Sue Higginson is an Environmental lawyer who’s worked on many climate change cases including when young people tried to sue the government over climate inaction. She has also recently become a Greens member.

She told Junkee that the big issue now as Lismore starts to recover is the thousands of thousands of displaced homeless people who can’t really afford to leave if they want too.

“What we need is a full adaptation plan with options for land swaps where people can leave the areas where people are able to manage their buildings and their homes to lift up and be above the probable maximum flood level,” Sue said.

We need the NSW government architect to put advice out immediately about what materials we should be using to rebuild in a flood resilient wave. We are not getting that advice and we know some of the materials that will be the better more resilient materials are more expensive than the cheaper materials,” Sue explained.

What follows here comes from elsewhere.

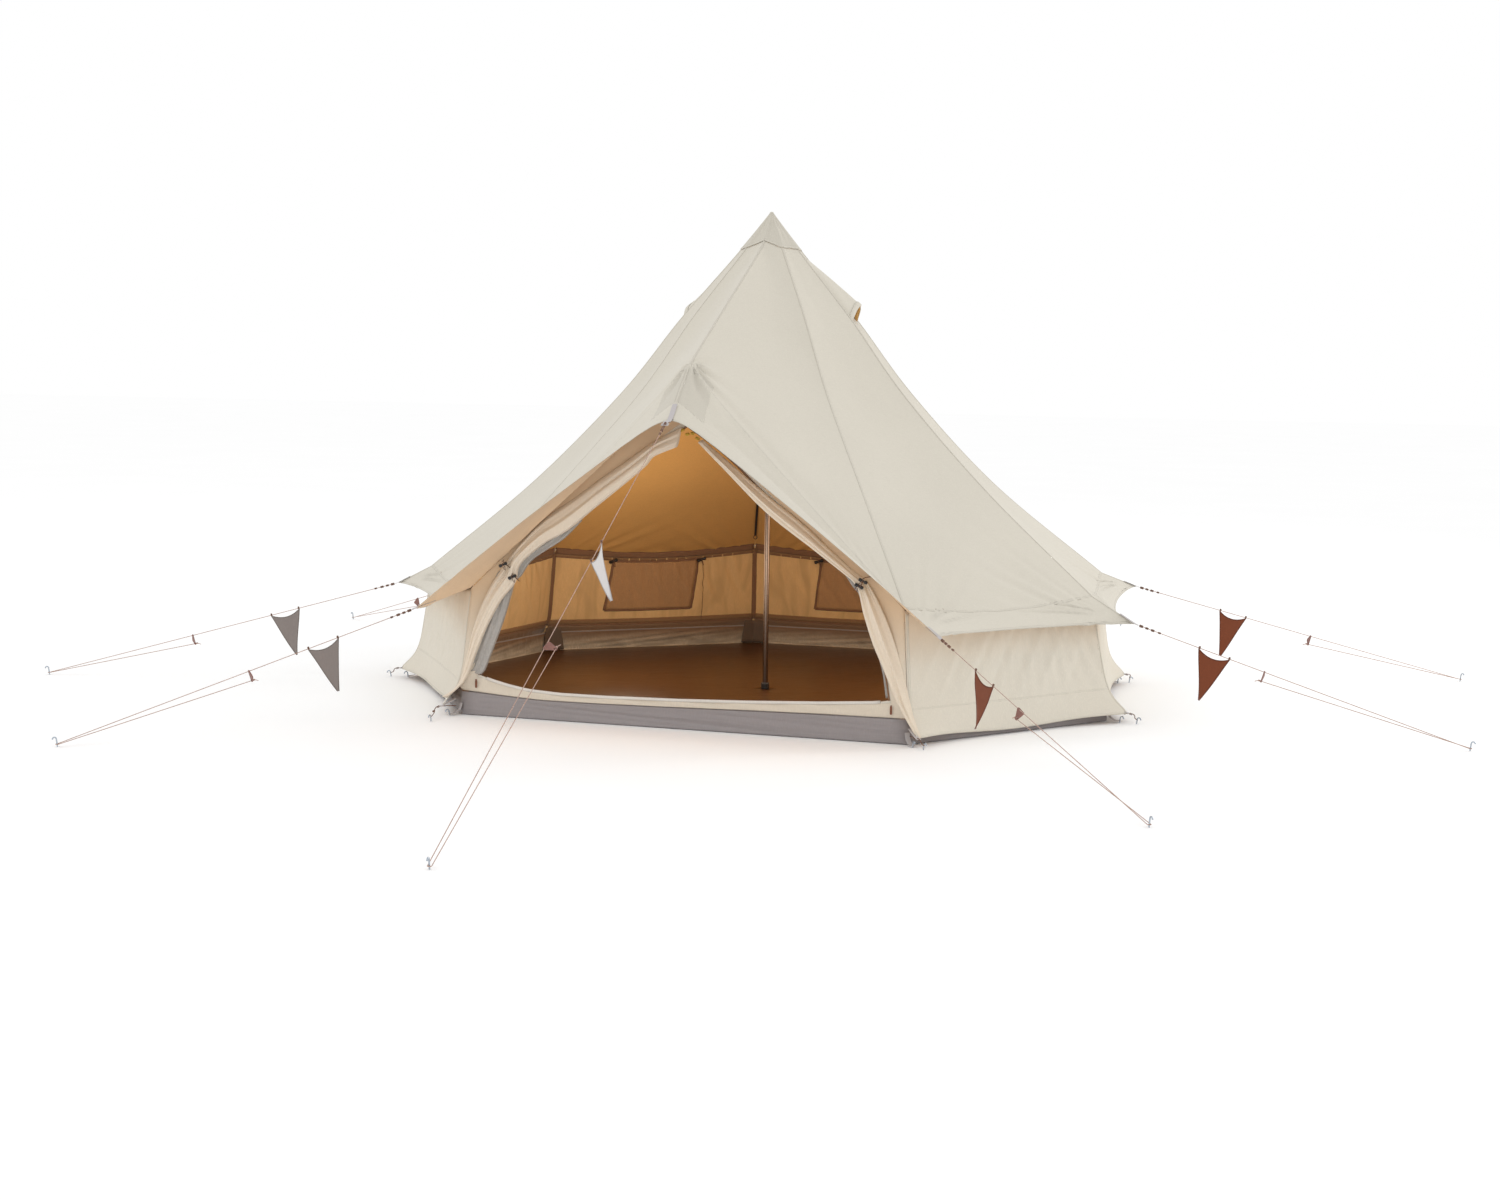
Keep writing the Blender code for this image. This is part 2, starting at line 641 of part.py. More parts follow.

Elly wanted Junkee readers to try and think about the scale of what’s happened just in Lismore “the epicentre of a region wide disaster” by comparing it to two whole suburbs of Sydney being just completely wiped out.

Sue on the other hand wants people to recognise that Lismore is a climate frontier and that this is climate change like we’ve never seen it before.

“This community here we are the victims of the inaction of a government that has played evil wicked games with us. I’d even go that one step further and say that governments are responsible for this,” Sue said.

“There really is a responsibility that needs to be taken for the lack of action on climate change. Certainly Australia is not responsible for all of the climate change and extreme weather events that we are experiencing but it is responsible wholly for the fact that we are not prepared.”